The larger the economic units or "free trade areas" grow, the longer the average transportation distances of various goods become. The United States of America is the only continent-wide modern free trade area that has existed for a somewhat longer time. It might not be a coincidence, that the per capita carbon dioxide emissions of the USA are almost three times higher than in Japan or in Western Europe. The USA is annually producing about six tons of carbon emissions for every inhabitant of the country.

If the whole world would truly become a global free trade area, so that all the goods would be produced where-ever they can be manufactured with the cheapest possible prize, and then transported to the other side of the world, the carbon dioxide emissions caused by the humanity would be multiplied, and there would be no hope of preventing the melting of the Greenland ice sheet or the drying of the tropics.

On the other hand, if we can make our countries to abandon the madness of the present, neo-liberal free trade policies that are destroying both our environment and hundreds of millions of jobs, we can cut the world's carbon dioxide emissions in a very significant way by strengthening local economies and by protecting different national and local production structures in agriculture, forestry, fishing, handicrafts, village industries, and so on.

According to the latest estimates cement production is already responsible for seven per cent of the global carbon dioxide emissions. Cement production produces CO2 emissions by two different ways. The conversion of the raw material (limestone or calcium carbonate) to the final product (cement or calcium oxide) is a chemical reaction in which a lot of carbon dioxide is released. Besides this a lot of coal is needed in order to heat the kilns to the temperature of 1450 centigrades, which is necessary for roasting limestone.

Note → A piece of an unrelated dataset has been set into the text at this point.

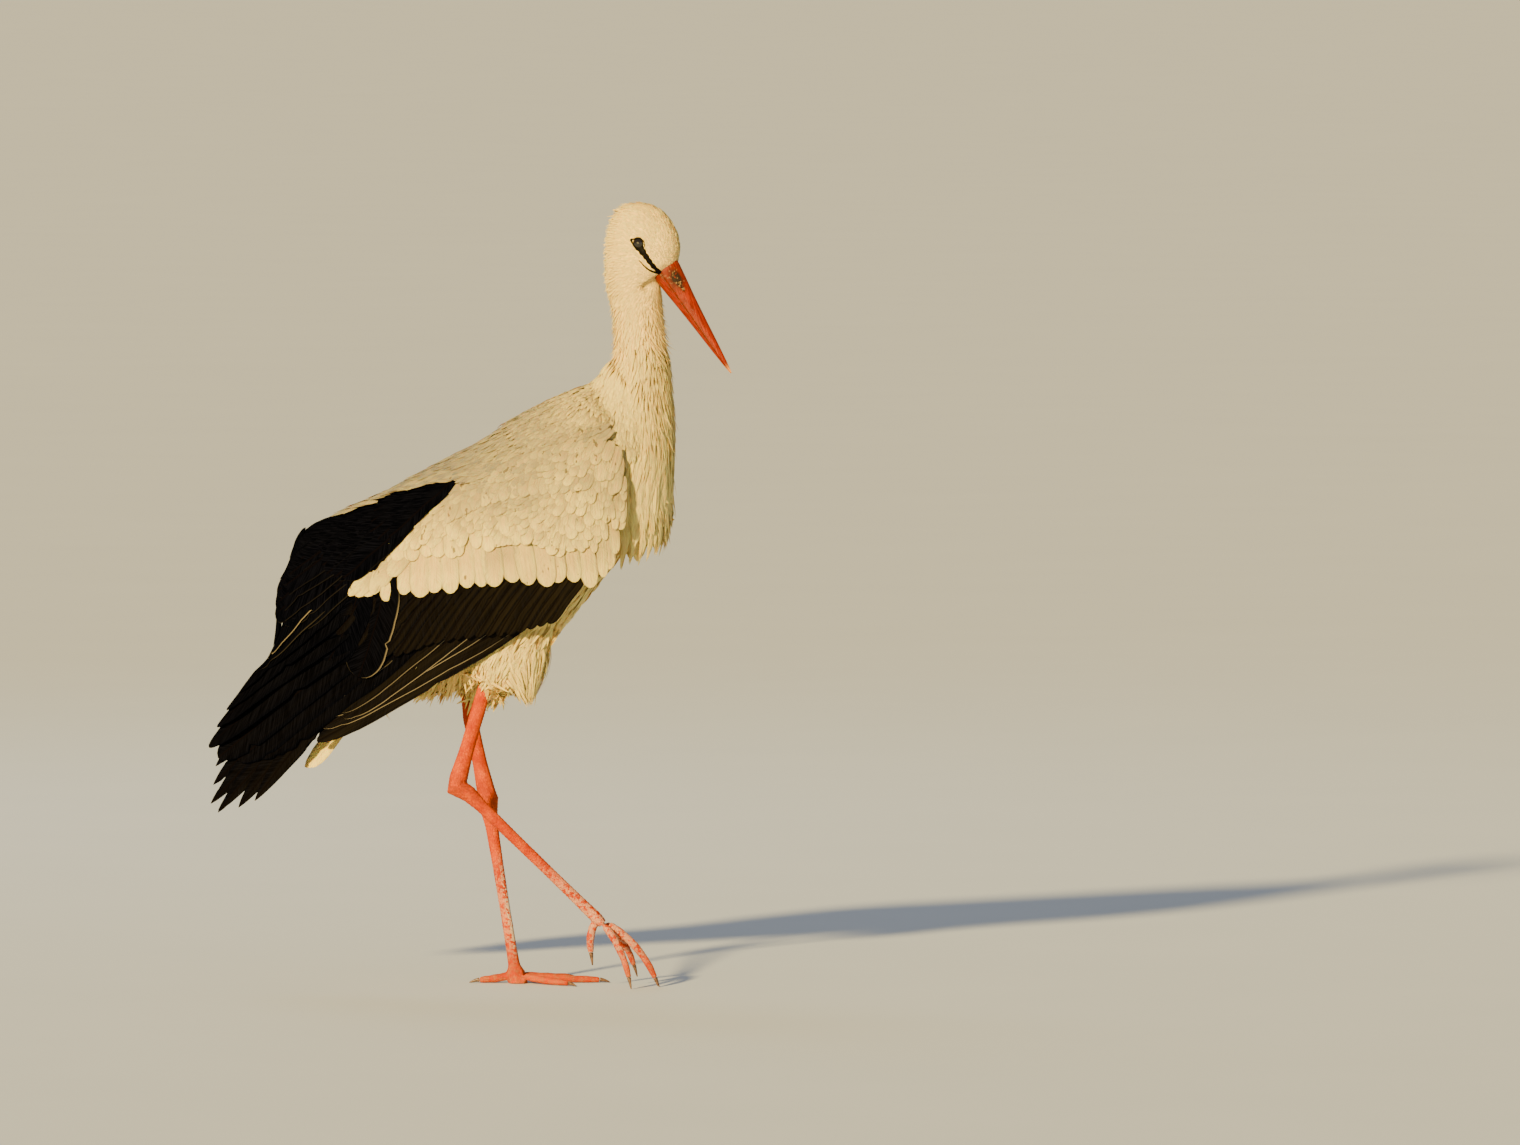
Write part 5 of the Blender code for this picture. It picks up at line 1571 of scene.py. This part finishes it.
# ---------------------------------------------------------------- legs
def make_leg(label):
    """A scaly leg with its toes, and the horn of its claws."""
    digits = ("inner", "middle", "outer", "hind")
    nodes = [f"tibia_{label}", f"tarsus_{label}", f"foot_{label}", *(f"toe_{name}_{label}" for name in digits)]
    mesh = remeshed(f"leg_{label}", nodes, 0.0011, 5, grown=0.00035)
    points, normals = points_of(mesh)
    height, front = points[:, 2], normals[:, 0]
    scute, step, sunk = 0.0034, 0.00016, 0.00030
    ripple = step * np.sin(height * 2 * math.pi / scute) * ramp(height, 0.02, 0.04)
    points = points + normals * (ripple - sunk)[:, None]
    points[:, 2] = np.maximum(points[:, 2], 0.0)
    set_points(mesh, points)
    ankle_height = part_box(f"tarsus_{label}")[1].z - 0.012
    ankle = np.exp(-(((height - ankle_height) / 0.016) ** 2))
    lime = ramp(-height, -0.150, -0.095) * ramp(height, 0.015, 0.05)
    lime = lime * (0.50 if label == "R" else 0.35 + 0.65 * ramp(front, -0.1, 0.5))
    soil = ramp(-height, -0.075, -0.01) * 0.5
    set_marks(mesh, channels(lime, ankle * 0.6, soil, 1.0))
    finish_piece(f"leg_skin_{label}", mesh, LEG, nodes)
    claws = [f"claw_{name}_{label}" for name in digits]
    mesh = remeshed(f"claws_{label}", claws, 0.0005, 3, grown=0.0002)
    finish_piece(f"claw_horn_{label}", mesh, CLAW, claws)


# ---------------------------------------------------------------- floor, light and camera
def placed(name, data, location=(0, 0, 0), rotation=(0, 0, 0)):
    """An object with its data, place and turn, in the scene."""
    obj = bpy.data.objects.new(name, data)
    obj.location, obj.rotation_euler = location, rotation
    bpy.context.scene.collection.objects.link(obj)
    return obj


def lamp(name, kind, place, aim, power, colour, **form):
    data = bpy.data.lights.new(name, kind)
    data.energy, data.color = power, colour
    for key, value in form.items():
        setattr(data, key, value)
    placed(name, data, place, (Vector(aim) - Vector(place)).to_track_quat("-Z", "Y").to_euler())


def make_studio():
    """A wide pale floor, even warm light from around, a low sun, two soft lamps and a far camera."""
    bm = bmesh.new()
    bmesh.ops.create_circle(bm, cap_ends=True, segments=96, radius=220)
    mesh = mesh_of(bm, "floor")
    mesh.materials.append(FLOOR)
    placed("floor", mesh, (0, 0, -0.0004))

    world = bpy.data.worlds.new("studio")
    world.use_nodes = True
    background = world.node_tree.nodes["Background"]
    background.inputs["Color"].default_value = (1.0, 0.96, 0.88, 1)
    background.inputs["Strength"].default_value = 0.27
    bpy.context.scene.world = world

    middle = (0.0, 0.0, 0.5)
    lamp("key", "SUN", (0, 0, 0), (2.6, 4.9, -2.1), 11.0, (1.0, 0.70, 0.25), angle=math.radians(4))
    lamp("fill", "AREA", (3.4, -3.6, 1.8), middle, 12, (1.0, 0.95, 0.90), shape="DISK", size=2.6)
    lamp("back", "AREA", (-1.6, 3.4, 3.2), middle, 30, (0.90, 0.95, 1.0), shape="DISK", size=2.2)

    data = bpy.data.cameras.new("camera")
    data.lens, data.sensor_width, data.clip_end = 400, 36, 600
    away, rise = 18.58, math.radians(3)
    aim = Vector((0.26985, 0.0, 0.45275))
    place = aim + Vector((0, -away * math.cos(rise), away * math.sin(rise)))
    bpy.context.scene.camera = placed("camera", data, place, (math.radians(90) - rise, 0, 0))


# ---------------------------------------------------------------- all of it
surface = make_skin()
make_head_coat(surface)
make_neck_coat(surface)
make_collar()
make_belly_coat(surface)
make_breast_plumes()
for side, label in ((-1, "R"), (1, "L")):
    make_coverts(side, label)
    make_long_feathers(side, label)
    make_eye(surface, side, label)
    make_bare_lines(surface, side, label)
make_mantle()
make_ridge()
make_tail()
make_mandible("upper_mandible", 1, "bill_upper")
make_mandible("lower_mandible", -1, "bill_lower")
for label in ("R", "L"):
    make_leg(label)
make_studio()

The world currently produces 1.4 billion tons of cement, every year, and the production increases by 5 per cent, annually. The production of cement is increasing very rapidly in many Asian, African and Latin American countries while growing percentages of their populations are moving from the countryside to the cities. According to John Lanchberry of the Verification Technology Information Centre in London, cement industry will soon be responsible for about ten per cent of the global carbon dioxide emissions.

An alternative for these trends would be to increase the use of bamboo, wood and mud - and different composite materials partly based on them - to replace cement in the construction of houses. Gandhiji actively promoted the use of mud and bricks made of mud for such purposes. Houses build of mud are less hot in summer and warmer in winter, which reduces the need for heating and air conditioning. Mud is cheaper than concrete and mud bricks can be produced without causing carbon dioxide emissions, either by solar energy or by using firewood.

Traditional houses of India, however, were not made of only mud. They were based on a kind of composite structures that incorporated mud with tree branches and shoots. This kind of a structure is surprisingly strong. When the terrible Earthquake of 2001 killed one hundred thousand people and destroyed the homes of five million people in Gujarat, in many areas it was only the houses built by these traditional methods that were able to withstand the holocaust. For example in the village of Ludiya in Kutch all the other kind of buildings collapsed while every single one of the round traditional houses that had used the mud-wood composite structure remained standing. The round houses that had been built of mud and stones, only, and which had thus imitated the mere outlook but not the actual structure of the traditional building, did break down.

In other words, realizing Gandhiji's vision of village republics would go a long way towards solving the whole problem of global warming.